Once forgiven, it is our responsibility to forgive those who sin against us. Wright considers this idea of forgiveness of one's brother or sister a badge of membership of the new covenant people. It harkens back again to the Exodus and the command to Israel to practice Jubilee and forgive the debts of their fellow Israelites (Leviticus 25:38-55). Redeemed slaves must themselves live as redemption people.

It is natural for us to pray not to be led into difficult situations. But this is not the real meaning of the petition: 'Lead us not into temptation or lead us not into testing'. If we look at the life of Jesus we see him often being led by the Spirit into difficult situations, into times of temptation and testing.

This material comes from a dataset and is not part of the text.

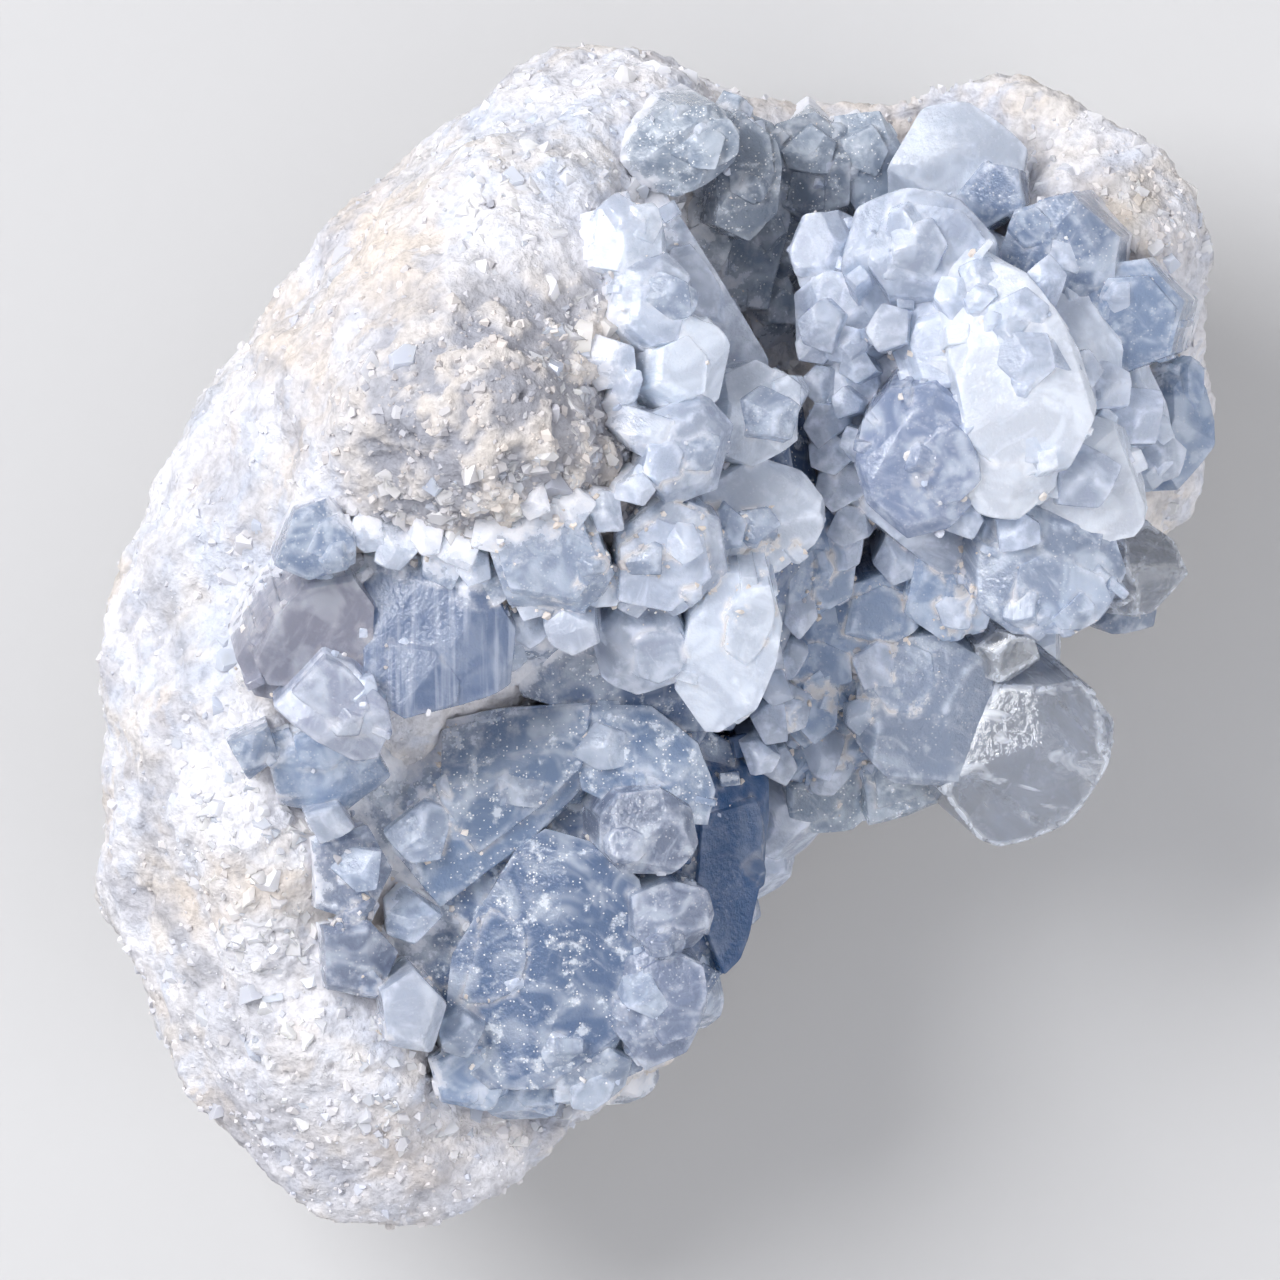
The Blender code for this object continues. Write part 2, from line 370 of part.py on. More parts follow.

Wright asks the following questions to get at the meaning of this petition: Who is testing whom, with what intent and with what result? The Exodus story talks about the people in the wilderness testing God. They continually put God to the test by their grumbling, their unbelief, and their calls for God to produce demonstrations of his presence with them. Their question: Is the Lord in our midst or not gets to the heart of this (Exodus 17:7).

There are, of course, other temptations that we ask to be delivered from. Each of us has our own but I found it revealing that one of the things I should be praying for is to be delivered from testing God. It is a prayer asking God to help us remain faithful to the one who is faithful to us.

Even this brief overview of the background of the Lord's Prayer has given me much to think about and added richness and depth to the Prayer. I see how the Prayer can be so helpful both in keeping me in an attitude of faith and in challenging the ways I go astray. It shows the wisdom of Jesus in giving us a prayer that can truly teach us how to pray.